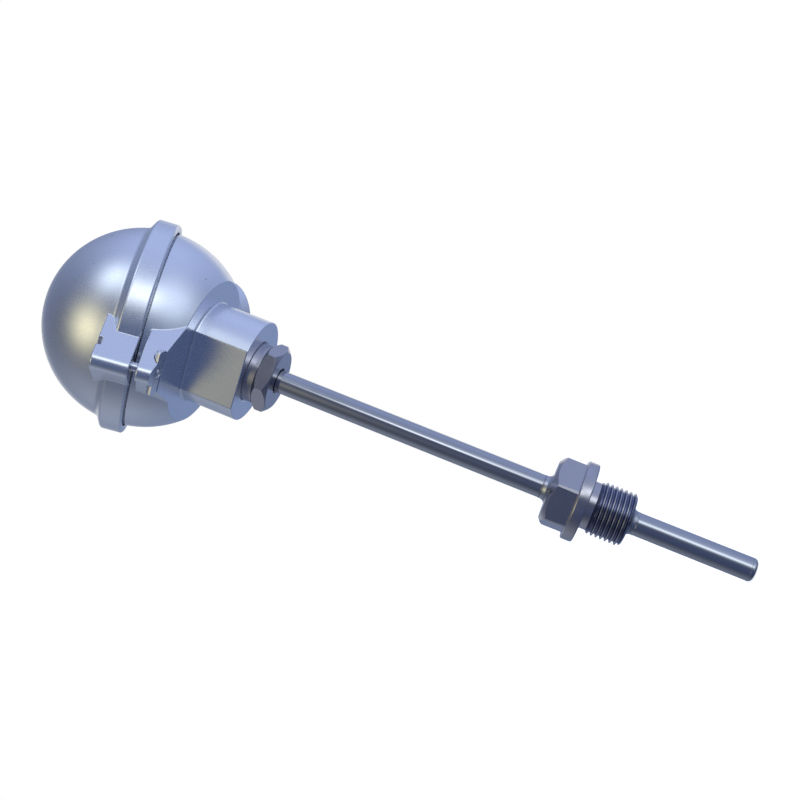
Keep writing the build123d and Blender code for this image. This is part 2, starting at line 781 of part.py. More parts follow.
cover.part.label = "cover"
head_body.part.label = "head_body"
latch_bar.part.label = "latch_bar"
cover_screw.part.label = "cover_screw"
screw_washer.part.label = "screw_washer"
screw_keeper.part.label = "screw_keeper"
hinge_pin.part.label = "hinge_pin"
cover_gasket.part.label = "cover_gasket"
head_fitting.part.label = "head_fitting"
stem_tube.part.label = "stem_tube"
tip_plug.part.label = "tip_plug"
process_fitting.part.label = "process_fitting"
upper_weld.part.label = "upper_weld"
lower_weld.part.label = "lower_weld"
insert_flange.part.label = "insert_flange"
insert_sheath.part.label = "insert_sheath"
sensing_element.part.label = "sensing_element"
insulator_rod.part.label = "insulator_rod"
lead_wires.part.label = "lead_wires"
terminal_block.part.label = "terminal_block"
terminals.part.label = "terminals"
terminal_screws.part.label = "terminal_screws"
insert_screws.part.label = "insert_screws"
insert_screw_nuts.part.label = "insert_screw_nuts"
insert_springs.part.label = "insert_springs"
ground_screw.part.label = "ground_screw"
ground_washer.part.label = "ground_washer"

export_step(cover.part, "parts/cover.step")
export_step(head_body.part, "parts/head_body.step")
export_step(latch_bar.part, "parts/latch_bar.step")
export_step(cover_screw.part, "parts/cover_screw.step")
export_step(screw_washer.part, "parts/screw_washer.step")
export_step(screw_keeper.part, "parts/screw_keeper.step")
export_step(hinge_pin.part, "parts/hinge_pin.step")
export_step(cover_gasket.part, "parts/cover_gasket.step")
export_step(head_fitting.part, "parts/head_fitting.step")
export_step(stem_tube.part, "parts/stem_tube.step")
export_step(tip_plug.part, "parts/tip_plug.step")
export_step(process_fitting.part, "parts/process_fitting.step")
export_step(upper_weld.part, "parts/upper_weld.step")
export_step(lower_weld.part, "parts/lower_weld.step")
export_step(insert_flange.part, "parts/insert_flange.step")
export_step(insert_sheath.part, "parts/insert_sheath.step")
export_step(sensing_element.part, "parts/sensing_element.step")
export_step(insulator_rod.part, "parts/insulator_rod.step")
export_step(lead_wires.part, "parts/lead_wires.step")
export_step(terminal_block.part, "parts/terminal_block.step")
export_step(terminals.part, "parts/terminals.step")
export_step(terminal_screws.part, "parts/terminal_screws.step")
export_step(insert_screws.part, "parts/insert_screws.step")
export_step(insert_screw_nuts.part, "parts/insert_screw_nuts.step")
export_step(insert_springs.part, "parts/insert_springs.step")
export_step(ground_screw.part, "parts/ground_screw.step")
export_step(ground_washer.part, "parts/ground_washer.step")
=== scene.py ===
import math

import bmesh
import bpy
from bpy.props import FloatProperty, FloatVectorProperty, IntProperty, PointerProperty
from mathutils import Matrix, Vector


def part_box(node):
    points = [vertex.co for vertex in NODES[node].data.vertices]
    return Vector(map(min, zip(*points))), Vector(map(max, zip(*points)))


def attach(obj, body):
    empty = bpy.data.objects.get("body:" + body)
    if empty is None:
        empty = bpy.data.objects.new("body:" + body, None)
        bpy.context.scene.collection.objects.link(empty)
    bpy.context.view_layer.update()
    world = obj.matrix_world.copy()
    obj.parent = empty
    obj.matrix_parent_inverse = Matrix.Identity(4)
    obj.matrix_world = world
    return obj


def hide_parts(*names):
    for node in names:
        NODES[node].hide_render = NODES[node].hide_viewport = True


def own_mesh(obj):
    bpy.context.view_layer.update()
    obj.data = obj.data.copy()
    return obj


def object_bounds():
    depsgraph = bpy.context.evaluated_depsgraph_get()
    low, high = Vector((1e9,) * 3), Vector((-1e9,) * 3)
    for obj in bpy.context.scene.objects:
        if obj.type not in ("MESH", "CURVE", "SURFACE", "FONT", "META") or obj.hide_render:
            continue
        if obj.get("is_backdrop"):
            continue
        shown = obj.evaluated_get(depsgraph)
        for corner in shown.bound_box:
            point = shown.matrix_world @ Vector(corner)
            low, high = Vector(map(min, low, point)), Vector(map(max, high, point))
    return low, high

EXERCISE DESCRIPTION
Write out the whole listing again. Match it word for word.

SOLUTION BELOW
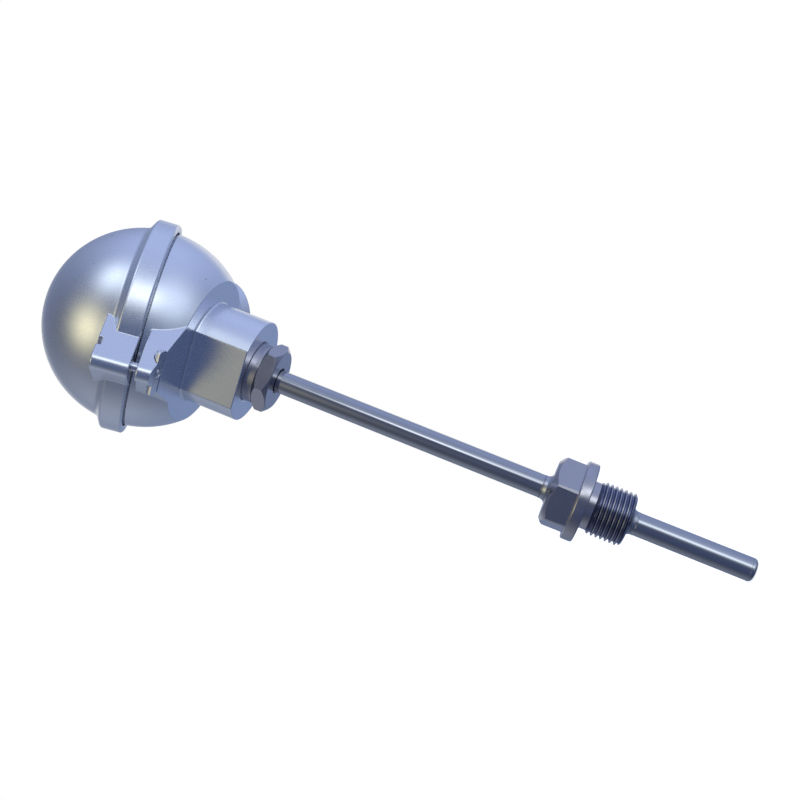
Keep writing the build123d and Blender code for this image. This is part 2, starting at line 781 of part.py. More parts follow.
cover.part.label = "cover"
head_body.part.label = "head_body"
latch_bar.part.label = "latch_bar"
cover_screw.part.label = "cover_screw"
screw_washer.part.label = "screw_washer"
screw_keeper.part.label = "screw_keeper"
hinge_pin.part.label = "hinge_pin"
cover_gasket.part.label = "cover_gasket"
head_fitting.part.label = "head_fitting"
stem_tube.part.label = "stem_tube"
tip_plug.part.label = "tip_plug"
process_fitting.part.label = "process_fitting"
upper_weld.part.label = "upper_weld"
lower_weld.part.label = "lower_weld"
insert_flange.part.label = "insert_flange"
insert_sheath.part.label = "insert_sheath"
sensing_element.part.label = "sensing_element"
insulator_rod.part.label = "insulator_rod"
lead_wires.part.label = "lead_wires"
terminal_block.part.label = "terminal_block"
terminals.part.label = "terminals"
terminal_screws.part.label = "terminal_screws"
insert_screws.part.label = "insert_screws"
insert_screw_nuts.part.label = "insert_screw_nuts"
insert_springs.part.label = "insert_springs"
ground_screw.part.label = "ground_screw"
ground_washer.part.label = "ground_washer"

export_step(cover.part, "parts/cover.step")
export_step(head_body.part, "parts/head_body.step")
export_step(latch_bar.part, "parts/latch_bar.step")
export_step(cover_screw.part, "parts/cover_screw.step")
export_step(screw_washer.part, "parts/screw_washer.step")
export_step(screw_keeper.part, "parts/screw_keeper.step")
export_step(hinge_pin.part, "parts/hinge_pin.step")
export_step(cover_gasket.part, "parts/cover_gasket.step")
export_step(head_fitting.part, "parts/head_fitting.step")
export_step(stem_tube.part, "parts/stem_tube.step")
export_step(tip_plug.part, "parts/tip_plug.step")
export_step(process_fitting.part, "parts/process_fitting.step")
export_step(upper_weld.part, "parts/upper_weld.step")
export_step(lower_weld.part, "parts/lower_weld.step")
export_step(insert_flange.part, "parts/insert_flange.step")
export_step(insert_sheath.part, "parts/insert_sheath.step")
export_step(sensing_element.part, "parts/sensing_element.step")
export_step(insulator_rod.part, "parts/insulator_rod.step")
export_step(lead_wires.part, "parts/lead_wires.step")
export_step(terminal_block.part, "parts/terminal_block.step")
export_step(terminals.part, "parts/terminals.step")
export_step(terminal_screws.part, "parts/terminal_screws.step")
export_step(insert_screws.part, "parts/insert_screws.step")
export_step(insert_screw_nuts.part, "parts/insert_screw_nuts.step")
export_step(insert_springs.part, "parts/insert_springs.step")
export_step(ground_screw.part, "parts/ground_screw.step")
export_step(ground_washer.part, "parts/ground_washer.step")
=== scene.py ===
import math

import bmesh
import bpy
from bpy.props import FloatProperty, FloatVectorProperty, IntProperty, PointerProperty
from mathutils import Matrix, Vector


def part_box(node):
    points = [vertex.co for vertex in NODES[node].data.vertices]
    return Vector(map(min, zip(*points))), Vector(map(max, zip(*points)))


def attach(obj, body):
    empty = bpy.data.objects.get("body:" + body)
    if empty is None:
        empty = bpy.data.objects.new("body:" + body, None)
        bpy.context.scene.collection.objects.link(empty)
    bpy.context.view_layer.update()
    world = obj.matrix_world.copy()
    obj.parent = empty
    obj.matrix_parent_inverse = Matrix.Identity(4)
    obj.matrix_world = world
    return obj


def hide_parts(*names):
    for node in names:
        NODES[node].hide_render = NODES[node].hide_viewport = True


def own_mesh(obj):
    bpy.context.view_layer.update()
    obj.data = obj.data.copy()
    return obj


def object_bounds():
    depsgraph = bpy.context.evaluated_depsgraph_get()
    low, high = Vector((1e9,) * 3), Vector((-1e9,) * 3)
    for obj in bpy.context.scene.objects:
        if obj.type not in ("MESH", "CURVE", "SURFACE", "FONT", "META") or obj.hide_render:
            continue
        if obj.get("is_backdrop"):
            continue
        shown = obj.evaluated_get(depsgraph)
        for corner in shown.bound_box:
            point = shown.matrix_world @ Vector(corner)
            low, high = Vector(map(min, low, point)), Vector(map(max, high, point))
    return low, high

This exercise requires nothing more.